Your instructions – Show every line in the entries below where the word "three" appears.

Scripts that build objects:
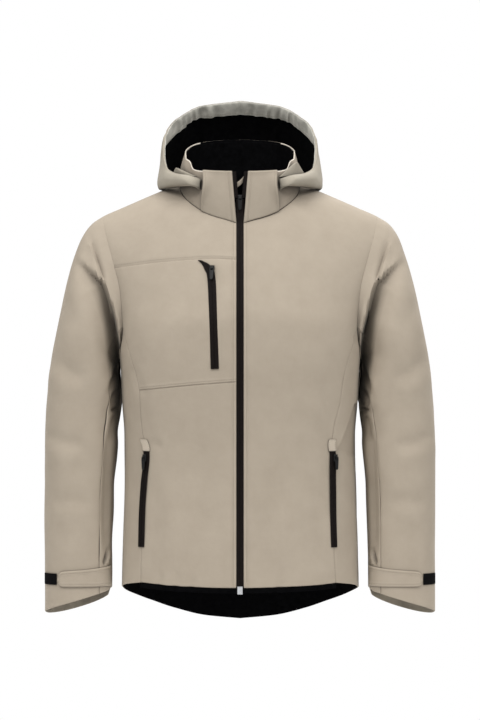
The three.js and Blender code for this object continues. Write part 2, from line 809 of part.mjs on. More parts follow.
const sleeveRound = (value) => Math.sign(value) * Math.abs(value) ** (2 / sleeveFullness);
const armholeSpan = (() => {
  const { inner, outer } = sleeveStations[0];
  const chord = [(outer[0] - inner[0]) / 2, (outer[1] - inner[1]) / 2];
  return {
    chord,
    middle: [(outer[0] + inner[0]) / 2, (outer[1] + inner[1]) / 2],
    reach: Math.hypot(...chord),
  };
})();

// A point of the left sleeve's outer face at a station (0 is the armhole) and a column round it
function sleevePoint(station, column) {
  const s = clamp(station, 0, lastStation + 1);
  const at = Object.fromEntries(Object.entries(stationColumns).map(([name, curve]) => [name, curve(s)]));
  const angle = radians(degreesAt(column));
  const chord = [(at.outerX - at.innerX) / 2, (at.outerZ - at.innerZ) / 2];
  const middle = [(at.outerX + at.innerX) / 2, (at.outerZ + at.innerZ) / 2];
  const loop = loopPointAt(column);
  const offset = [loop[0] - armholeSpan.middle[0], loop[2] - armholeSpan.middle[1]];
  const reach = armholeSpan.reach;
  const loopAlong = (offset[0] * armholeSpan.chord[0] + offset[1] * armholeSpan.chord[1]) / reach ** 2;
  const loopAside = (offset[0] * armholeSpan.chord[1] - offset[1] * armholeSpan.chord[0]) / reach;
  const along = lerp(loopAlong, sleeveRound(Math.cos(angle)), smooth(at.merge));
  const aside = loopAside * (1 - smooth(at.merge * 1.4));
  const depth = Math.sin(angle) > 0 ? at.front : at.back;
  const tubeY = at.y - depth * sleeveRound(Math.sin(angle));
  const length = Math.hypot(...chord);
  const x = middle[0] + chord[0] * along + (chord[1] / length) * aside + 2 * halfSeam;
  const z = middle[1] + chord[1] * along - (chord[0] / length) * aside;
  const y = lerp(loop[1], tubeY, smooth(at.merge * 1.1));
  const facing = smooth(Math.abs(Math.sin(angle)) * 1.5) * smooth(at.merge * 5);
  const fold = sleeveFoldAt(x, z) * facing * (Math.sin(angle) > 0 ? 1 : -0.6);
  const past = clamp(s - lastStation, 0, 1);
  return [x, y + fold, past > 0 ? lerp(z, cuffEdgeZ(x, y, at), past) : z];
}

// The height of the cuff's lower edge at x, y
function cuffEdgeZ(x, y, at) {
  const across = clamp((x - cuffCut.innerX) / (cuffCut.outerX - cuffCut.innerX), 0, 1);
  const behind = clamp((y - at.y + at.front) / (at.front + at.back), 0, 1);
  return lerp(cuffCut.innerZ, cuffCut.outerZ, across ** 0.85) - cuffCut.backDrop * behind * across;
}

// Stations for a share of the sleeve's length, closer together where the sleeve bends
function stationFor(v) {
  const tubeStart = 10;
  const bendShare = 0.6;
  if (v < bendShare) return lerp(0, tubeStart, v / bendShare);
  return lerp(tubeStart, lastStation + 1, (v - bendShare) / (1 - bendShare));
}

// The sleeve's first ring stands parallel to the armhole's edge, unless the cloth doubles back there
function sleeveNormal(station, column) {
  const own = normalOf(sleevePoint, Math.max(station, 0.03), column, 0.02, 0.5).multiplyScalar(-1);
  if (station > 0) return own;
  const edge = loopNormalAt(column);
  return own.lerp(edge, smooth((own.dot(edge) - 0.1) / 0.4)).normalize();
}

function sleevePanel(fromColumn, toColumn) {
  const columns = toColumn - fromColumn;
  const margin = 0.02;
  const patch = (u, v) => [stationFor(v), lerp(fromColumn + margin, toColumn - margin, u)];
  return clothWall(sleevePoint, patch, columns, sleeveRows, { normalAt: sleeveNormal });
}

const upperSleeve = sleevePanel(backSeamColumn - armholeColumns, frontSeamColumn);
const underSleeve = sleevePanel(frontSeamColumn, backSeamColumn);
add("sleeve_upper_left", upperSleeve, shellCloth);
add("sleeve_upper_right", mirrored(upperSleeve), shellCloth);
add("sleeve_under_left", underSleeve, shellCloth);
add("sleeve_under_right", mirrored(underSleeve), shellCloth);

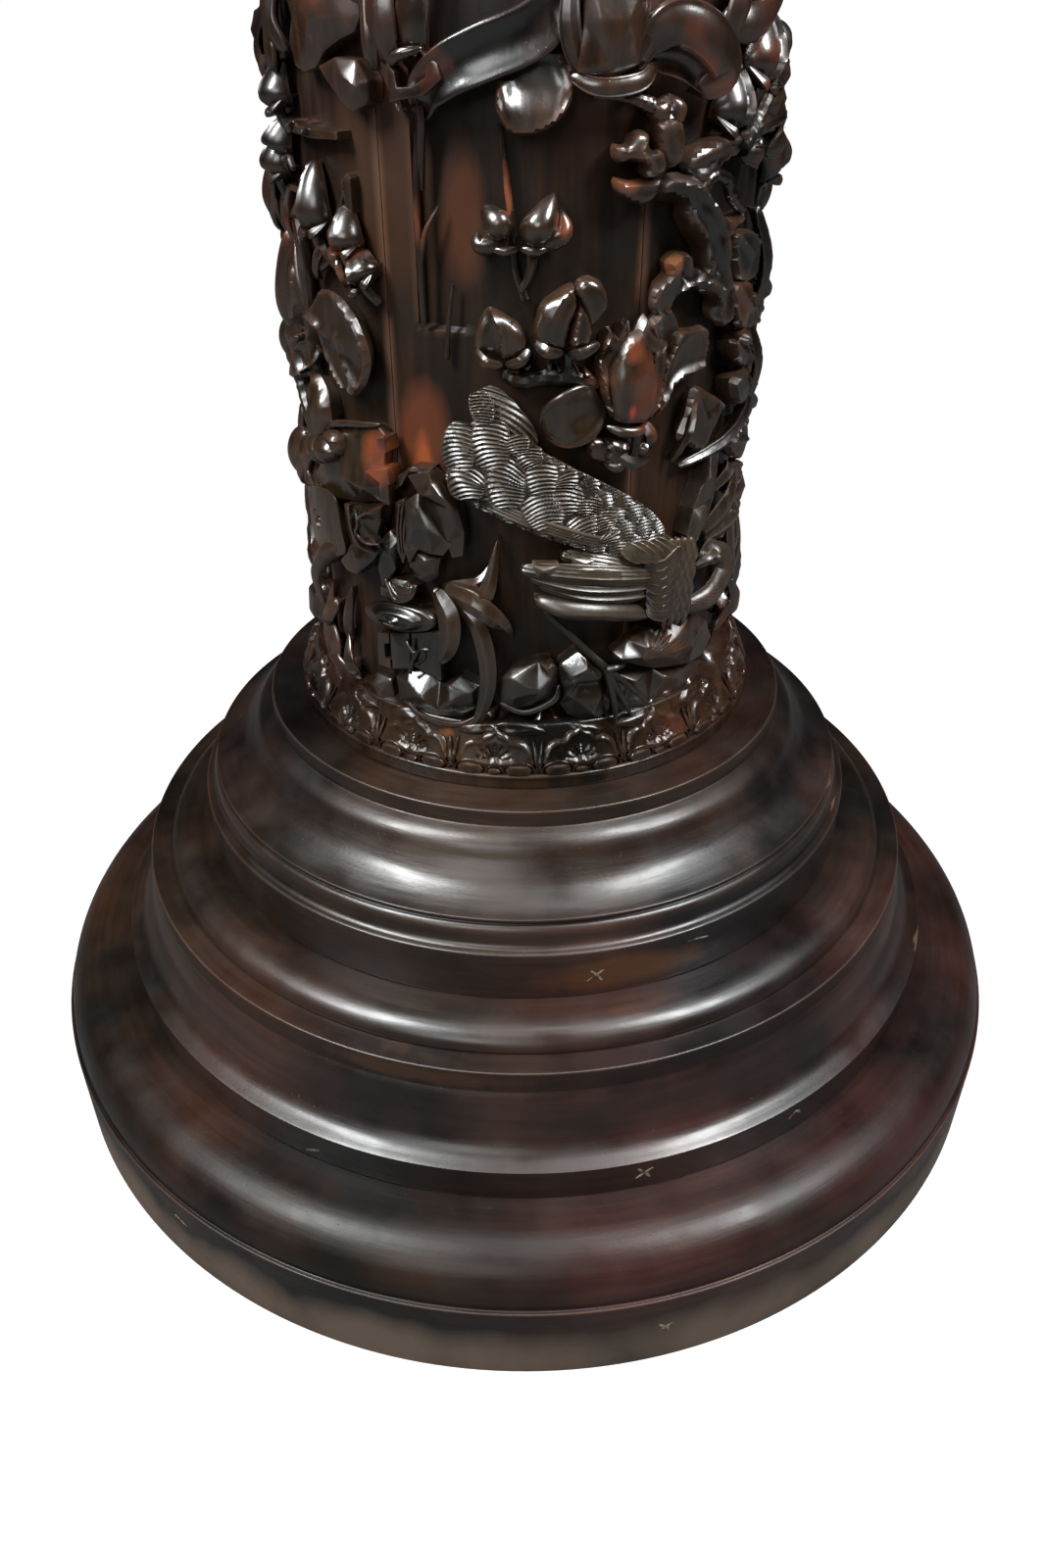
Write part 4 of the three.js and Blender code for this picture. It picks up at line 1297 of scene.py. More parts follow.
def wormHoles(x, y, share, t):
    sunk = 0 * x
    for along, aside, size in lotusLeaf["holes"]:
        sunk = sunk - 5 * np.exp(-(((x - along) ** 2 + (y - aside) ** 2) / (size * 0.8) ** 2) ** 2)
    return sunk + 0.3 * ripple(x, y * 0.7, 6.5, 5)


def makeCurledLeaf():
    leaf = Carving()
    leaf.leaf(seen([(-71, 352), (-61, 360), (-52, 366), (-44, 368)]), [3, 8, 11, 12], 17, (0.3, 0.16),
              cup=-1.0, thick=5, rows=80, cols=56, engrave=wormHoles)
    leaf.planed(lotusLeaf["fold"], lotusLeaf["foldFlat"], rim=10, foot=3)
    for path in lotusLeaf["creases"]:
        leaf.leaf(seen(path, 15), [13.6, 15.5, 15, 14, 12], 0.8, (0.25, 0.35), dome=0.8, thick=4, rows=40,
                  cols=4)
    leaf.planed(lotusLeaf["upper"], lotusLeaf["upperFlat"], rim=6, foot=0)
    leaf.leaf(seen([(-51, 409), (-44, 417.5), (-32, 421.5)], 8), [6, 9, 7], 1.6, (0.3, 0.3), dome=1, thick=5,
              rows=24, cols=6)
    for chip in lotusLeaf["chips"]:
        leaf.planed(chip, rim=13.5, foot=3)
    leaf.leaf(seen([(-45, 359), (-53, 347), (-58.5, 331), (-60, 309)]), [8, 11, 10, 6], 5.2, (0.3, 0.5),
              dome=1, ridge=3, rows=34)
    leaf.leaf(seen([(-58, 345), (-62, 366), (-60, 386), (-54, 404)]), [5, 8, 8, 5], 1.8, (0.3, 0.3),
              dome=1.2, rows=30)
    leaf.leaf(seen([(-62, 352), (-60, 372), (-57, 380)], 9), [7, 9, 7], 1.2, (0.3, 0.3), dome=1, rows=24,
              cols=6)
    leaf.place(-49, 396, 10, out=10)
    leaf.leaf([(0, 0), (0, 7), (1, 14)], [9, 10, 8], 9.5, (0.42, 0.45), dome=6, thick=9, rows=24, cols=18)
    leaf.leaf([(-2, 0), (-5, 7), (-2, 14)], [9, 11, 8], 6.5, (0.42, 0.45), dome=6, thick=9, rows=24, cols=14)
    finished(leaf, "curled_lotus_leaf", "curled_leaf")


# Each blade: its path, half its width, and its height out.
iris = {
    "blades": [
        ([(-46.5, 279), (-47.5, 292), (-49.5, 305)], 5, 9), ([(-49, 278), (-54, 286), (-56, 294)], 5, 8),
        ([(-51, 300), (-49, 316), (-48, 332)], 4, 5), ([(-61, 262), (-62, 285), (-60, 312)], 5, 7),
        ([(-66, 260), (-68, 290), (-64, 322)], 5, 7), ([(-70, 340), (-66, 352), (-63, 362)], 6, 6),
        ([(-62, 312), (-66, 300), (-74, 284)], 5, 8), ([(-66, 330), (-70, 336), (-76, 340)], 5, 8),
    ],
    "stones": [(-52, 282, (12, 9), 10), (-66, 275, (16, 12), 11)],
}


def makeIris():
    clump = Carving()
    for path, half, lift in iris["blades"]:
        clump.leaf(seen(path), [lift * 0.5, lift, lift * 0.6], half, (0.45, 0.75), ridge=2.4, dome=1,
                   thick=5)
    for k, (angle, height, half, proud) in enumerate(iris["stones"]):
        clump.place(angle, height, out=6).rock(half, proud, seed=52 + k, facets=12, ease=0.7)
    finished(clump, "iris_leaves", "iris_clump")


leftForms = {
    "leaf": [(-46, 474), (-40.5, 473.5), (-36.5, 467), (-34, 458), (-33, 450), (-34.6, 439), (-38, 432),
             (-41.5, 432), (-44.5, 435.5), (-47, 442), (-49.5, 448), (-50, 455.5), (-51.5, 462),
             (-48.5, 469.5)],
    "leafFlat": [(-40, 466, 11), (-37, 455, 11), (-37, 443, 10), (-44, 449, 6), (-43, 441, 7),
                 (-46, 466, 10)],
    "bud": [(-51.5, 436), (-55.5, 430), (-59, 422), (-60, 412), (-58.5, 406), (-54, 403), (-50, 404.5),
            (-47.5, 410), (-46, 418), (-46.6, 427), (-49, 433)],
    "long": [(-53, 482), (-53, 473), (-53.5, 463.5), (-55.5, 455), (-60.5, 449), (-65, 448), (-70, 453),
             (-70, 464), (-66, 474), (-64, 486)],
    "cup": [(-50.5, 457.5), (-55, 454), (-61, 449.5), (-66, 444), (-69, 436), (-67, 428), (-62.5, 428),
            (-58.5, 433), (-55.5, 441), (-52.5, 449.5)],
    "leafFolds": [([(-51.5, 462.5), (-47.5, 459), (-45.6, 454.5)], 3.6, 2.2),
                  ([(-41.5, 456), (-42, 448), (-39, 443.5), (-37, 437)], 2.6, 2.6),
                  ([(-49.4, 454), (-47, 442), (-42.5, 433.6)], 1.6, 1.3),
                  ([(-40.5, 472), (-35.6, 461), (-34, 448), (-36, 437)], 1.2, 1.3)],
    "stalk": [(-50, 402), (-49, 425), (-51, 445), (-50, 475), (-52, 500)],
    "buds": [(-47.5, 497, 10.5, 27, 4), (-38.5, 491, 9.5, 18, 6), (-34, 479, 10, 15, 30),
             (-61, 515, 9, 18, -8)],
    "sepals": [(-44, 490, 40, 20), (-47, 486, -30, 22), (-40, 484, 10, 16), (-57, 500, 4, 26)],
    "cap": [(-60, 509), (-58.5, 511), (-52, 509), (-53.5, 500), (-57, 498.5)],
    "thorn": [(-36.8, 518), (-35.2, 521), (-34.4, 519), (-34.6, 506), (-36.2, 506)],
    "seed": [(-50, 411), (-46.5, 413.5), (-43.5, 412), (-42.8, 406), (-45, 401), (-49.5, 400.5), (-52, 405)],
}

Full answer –
The three.js and Blender code for this object continues. Write part 2, from line 809 of part.mjs on. More parts follow.
Write part 4 of the three.js and Blender code for this picture. It picks up at line 1297 of scene.py. More parts follow.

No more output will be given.